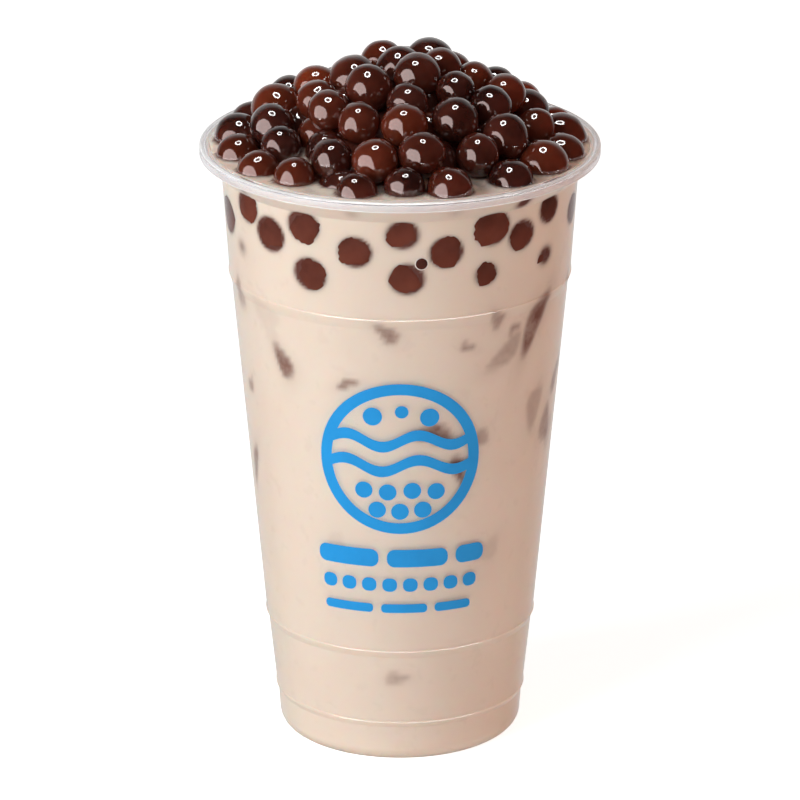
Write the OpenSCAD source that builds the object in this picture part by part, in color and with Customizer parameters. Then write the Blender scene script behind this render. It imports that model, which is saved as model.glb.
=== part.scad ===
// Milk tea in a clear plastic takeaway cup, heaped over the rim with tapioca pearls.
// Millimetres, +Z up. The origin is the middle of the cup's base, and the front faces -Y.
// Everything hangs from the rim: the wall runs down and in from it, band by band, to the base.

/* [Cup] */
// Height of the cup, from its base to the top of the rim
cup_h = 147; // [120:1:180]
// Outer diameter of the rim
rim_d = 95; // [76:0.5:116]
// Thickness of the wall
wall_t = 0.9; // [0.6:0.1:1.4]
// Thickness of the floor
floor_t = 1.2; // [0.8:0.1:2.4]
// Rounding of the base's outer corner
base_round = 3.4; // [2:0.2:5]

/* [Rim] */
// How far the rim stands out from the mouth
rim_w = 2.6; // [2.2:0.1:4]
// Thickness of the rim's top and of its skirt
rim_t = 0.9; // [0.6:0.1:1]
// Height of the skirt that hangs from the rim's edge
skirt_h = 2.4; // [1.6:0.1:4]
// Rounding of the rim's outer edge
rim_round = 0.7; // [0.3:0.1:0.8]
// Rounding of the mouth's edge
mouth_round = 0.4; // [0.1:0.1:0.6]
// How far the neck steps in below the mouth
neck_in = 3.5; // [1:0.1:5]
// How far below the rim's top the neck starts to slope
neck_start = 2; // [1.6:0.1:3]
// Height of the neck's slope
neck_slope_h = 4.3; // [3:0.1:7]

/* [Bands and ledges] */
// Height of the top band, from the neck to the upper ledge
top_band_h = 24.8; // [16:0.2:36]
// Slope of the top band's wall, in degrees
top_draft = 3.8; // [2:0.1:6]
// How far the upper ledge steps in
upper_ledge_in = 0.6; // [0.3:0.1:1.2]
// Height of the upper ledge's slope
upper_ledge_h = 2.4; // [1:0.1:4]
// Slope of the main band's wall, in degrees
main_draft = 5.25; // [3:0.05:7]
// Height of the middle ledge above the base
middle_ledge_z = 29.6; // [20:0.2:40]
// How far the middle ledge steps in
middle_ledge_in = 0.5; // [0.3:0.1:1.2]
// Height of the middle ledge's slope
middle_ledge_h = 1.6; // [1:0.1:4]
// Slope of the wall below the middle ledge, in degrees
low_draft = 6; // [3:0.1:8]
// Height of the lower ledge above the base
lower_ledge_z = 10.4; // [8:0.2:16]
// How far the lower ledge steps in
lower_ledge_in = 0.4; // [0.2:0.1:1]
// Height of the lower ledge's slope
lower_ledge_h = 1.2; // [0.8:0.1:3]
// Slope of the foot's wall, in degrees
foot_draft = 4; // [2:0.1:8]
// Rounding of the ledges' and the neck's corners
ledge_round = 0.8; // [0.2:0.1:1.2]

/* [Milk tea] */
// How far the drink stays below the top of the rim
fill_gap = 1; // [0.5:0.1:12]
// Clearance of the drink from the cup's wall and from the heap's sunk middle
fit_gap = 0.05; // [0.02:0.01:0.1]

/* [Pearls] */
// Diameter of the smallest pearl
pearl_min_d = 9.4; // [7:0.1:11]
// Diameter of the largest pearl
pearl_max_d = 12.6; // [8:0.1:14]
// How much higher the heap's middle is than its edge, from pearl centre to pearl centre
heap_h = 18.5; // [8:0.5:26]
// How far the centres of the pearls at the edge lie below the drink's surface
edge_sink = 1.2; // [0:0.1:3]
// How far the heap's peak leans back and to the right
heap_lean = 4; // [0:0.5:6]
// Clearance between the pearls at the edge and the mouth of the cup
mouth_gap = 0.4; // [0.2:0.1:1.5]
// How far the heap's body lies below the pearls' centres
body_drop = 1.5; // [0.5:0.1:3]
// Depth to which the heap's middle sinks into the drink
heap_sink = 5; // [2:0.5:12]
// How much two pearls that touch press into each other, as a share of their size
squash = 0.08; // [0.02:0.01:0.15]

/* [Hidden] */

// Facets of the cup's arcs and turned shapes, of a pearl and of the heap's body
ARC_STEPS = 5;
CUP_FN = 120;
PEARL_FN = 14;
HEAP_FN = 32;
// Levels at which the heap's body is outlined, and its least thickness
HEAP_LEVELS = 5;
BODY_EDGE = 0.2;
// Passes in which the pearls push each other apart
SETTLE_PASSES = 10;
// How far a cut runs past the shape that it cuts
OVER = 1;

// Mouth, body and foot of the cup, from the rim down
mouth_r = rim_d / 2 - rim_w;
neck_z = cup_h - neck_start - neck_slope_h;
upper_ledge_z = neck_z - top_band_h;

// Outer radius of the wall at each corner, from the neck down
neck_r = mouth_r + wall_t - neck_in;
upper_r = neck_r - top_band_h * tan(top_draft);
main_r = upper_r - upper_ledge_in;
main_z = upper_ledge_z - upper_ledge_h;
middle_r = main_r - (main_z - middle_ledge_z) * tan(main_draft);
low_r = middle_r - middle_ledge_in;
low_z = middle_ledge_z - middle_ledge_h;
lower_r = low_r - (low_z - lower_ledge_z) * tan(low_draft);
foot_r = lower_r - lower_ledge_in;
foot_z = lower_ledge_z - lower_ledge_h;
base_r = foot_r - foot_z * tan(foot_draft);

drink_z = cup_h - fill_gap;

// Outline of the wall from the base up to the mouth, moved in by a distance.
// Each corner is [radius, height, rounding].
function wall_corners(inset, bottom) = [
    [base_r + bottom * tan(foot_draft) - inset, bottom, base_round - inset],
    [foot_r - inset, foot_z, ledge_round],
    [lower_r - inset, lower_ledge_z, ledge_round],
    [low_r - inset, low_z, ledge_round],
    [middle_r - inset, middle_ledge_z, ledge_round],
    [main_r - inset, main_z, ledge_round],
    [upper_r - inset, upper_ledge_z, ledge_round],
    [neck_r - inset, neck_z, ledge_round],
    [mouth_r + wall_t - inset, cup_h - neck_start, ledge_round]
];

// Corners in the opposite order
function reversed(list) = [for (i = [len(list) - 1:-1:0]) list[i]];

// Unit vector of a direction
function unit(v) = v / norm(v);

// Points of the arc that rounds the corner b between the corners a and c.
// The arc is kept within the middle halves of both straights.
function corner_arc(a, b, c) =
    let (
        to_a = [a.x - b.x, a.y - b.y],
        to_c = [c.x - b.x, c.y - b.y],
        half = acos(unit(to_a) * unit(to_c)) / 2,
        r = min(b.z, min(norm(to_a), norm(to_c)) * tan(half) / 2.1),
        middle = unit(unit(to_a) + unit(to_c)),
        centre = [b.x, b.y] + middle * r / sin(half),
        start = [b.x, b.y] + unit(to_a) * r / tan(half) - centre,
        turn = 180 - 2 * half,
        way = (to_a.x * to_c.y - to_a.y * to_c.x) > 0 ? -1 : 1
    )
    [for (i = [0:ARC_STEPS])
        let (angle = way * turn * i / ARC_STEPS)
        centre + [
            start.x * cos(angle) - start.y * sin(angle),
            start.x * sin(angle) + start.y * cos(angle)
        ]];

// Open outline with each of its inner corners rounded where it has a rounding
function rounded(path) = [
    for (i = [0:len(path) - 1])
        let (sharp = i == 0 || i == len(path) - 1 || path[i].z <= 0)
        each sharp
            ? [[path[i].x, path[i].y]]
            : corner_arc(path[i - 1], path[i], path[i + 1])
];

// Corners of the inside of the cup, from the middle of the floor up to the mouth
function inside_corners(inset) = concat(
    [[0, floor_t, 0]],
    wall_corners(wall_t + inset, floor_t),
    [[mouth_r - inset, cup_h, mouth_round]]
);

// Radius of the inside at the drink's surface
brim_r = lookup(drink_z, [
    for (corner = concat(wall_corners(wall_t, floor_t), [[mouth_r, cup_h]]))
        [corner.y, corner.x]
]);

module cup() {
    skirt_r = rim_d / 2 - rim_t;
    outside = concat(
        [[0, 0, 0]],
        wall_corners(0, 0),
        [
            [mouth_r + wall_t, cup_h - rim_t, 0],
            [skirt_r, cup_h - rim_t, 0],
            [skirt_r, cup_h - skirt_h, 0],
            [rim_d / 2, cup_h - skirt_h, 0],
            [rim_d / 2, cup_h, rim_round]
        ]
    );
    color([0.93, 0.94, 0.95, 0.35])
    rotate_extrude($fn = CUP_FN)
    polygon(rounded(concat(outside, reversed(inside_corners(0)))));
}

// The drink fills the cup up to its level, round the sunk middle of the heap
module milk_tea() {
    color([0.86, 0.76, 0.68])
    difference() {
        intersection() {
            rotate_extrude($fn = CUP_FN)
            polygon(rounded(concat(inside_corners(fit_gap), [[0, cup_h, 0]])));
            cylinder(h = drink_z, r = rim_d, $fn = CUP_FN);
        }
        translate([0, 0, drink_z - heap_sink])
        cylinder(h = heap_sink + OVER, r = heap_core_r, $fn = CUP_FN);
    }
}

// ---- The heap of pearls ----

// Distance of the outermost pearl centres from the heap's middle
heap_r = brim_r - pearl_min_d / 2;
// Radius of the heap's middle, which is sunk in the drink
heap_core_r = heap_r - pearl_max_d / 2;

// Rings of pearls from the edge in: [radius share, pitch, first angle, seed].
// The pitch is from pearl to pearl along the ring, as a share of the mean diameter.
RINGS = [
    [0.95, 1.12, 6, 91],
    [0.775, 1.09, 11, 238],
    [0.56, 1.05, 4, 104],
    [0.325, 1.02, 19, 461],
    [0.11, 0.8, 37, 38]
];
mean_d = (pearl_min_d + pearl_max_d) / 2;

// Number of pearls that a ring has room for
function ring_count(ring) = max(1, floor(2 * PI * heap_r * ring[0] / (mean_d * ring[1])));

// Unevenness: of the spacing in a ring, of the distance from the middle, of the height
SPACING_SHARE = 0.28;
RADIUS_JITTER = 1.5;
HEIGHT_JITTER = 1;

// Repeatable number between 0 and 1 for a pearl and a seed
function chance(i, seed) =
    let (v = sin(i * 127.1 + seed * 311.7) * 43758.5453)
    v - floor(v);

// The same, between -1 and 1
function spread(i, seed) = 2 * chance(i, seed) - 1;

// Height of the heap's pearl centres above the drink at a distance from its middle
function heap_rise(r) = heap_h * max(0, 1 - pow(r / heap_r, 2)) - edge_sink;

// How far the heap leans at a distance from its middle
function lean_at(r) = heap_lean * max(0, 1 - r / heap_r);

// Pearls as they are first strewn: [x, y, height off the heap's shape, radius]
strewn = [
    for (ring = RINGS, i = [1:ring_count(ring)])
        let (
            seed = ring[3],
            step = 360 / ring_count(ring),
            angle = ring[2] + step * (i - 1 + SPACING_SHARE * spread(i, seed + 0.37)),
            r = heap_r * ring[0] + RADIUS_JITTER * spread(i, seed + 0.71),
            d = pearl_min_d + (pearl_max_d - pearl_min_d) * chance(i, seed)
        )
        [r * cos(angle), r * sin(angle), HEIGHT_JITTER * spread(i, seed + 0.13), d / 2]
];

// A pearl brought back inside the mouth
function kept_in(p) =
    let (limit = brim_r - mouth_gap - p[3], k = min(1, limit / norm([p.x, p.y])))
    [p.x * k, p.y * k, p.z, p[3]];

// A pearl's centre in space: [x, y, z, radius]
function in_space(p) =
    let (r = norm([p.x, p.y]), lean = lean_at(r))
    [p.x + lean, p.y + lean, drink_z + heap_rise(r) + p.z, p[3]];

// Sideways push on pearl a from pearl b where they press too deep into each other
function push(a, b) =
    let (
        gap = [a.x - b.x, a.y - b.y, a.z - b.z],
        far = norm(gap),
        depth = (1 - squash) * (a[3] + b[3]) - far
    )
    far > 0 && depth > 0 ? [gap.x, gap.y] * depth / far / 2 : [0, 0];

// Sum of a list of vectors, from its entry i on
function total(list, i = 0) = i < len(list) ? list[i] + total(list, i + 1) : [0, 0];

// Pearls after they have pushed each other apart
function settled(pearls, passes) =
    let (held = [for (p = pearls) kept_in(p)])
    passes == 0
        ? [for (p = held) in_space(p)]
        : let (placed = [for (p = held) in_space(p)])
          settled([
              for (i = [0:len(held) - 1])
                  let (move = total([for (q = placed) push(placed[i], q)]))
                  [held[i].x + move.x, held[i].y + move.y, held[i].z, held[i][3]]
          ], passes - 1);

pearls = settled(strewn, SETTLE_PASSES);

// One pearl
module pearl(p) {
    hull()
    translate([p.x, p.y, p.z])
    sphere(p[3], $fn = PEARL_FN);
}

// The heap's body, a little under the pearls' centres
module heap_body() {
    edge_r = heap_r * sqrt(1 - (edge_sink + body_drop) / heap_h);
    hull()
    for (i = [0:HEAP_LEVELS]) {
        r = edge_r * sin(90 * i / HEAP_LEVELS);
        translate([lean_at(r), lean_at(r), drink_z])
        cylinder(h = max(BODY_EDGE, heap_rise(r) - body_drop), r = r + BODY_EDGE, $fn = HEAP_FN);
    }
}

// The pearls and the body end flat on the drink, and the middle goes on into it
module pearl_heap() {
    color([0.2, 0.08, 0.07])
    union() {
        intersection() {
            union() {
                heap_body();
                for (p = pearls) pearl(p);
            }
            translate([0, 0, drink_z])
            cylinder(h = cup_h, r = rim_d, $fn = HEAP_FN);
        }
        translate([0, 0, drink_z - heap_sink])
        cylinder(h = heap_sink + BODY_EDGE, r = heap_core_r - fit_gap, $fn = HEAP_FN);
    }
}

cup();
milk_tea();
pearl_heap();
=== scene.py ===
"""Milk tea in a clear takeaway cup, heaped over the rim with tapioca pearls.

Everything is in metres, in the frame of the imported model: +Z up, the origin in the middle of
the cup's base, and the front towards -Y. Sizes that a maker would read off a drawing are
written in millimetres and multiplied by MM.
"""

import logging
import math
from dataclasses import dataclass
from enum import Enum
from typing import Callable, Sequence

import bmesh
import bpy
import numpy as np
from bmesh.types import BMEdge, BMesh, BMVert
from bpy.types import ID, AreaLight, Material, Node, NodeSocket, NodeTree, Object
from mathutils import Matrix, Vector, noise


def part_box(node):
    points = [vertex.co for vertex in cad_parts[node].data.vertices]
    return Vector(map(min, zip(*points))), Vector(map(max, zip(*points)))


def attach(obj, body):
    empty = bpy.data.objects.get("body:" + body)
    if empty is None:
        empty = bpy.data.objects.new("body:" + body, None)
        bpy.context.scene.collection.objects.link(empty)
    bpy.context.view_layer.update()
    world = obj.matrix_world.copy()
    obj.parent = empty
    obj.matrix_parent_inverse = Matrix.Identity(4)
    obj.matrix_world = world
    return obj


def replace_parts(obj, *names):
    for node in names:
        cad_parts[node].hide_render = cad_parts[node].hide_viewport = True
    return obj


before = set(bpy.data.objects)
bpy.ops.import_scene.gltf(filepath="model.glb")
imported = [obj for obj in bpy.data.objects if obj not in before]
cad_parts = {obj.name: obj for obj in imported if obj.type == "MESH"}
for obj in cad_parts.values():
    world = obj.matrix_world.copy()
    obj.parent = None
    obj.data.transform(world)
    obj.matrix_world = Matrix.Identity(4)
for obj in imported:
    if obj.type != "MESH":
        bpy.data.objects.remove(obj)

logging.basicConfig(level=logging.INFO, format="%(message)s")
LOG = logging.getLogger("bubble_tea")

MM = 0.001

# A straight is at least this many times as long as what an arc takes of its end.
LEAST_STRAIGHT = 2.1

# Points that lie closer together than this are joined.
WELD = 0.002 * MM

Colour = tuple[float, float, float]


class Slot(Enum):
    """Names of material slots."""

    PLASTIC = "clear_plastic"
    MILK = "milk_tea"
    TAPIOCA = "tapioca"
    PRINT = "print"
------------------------
Return the opening line of the data and every line after it through the line containing "to the base.", please, exactly as written and with nothing added.

**Solution:**
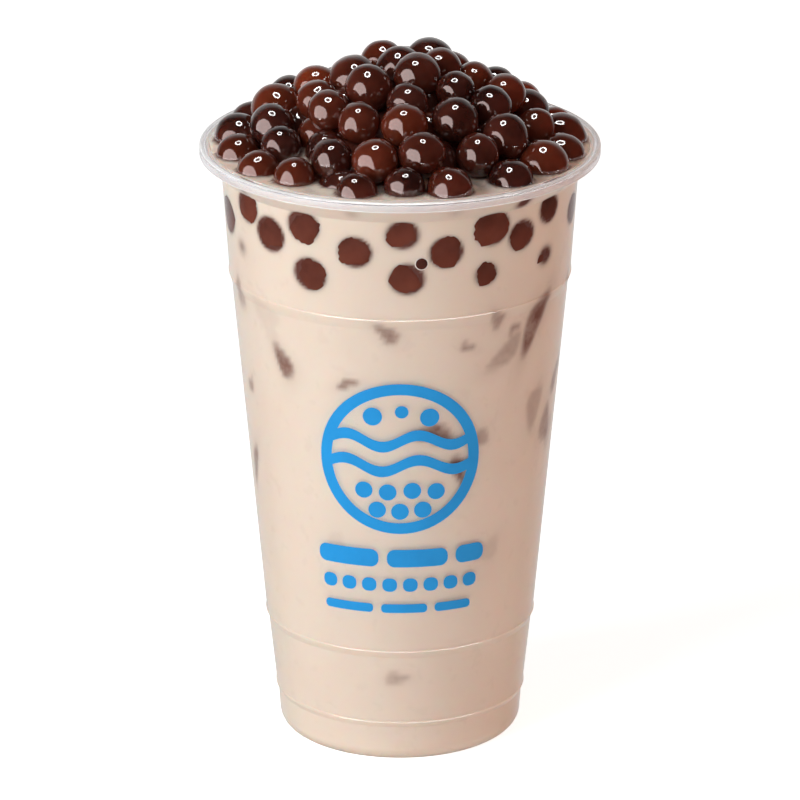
Write the OpenSCAD source that builds the object in this picture part by part, in color and with Customizer parameters. Then write the Blender scene script behind this render. It imports that model, which is saved as model.glb.
=== part.scad ===
// Milk tea in a clear plastic takeaway cup, heaped over the rim with tapioca pearls.
// Millimetres, +Z up. The origin is the middle of the cup's base, and the front faces -Y.
// Everything hangs from the rim: the wall runs down and in from it, band by band, to the base.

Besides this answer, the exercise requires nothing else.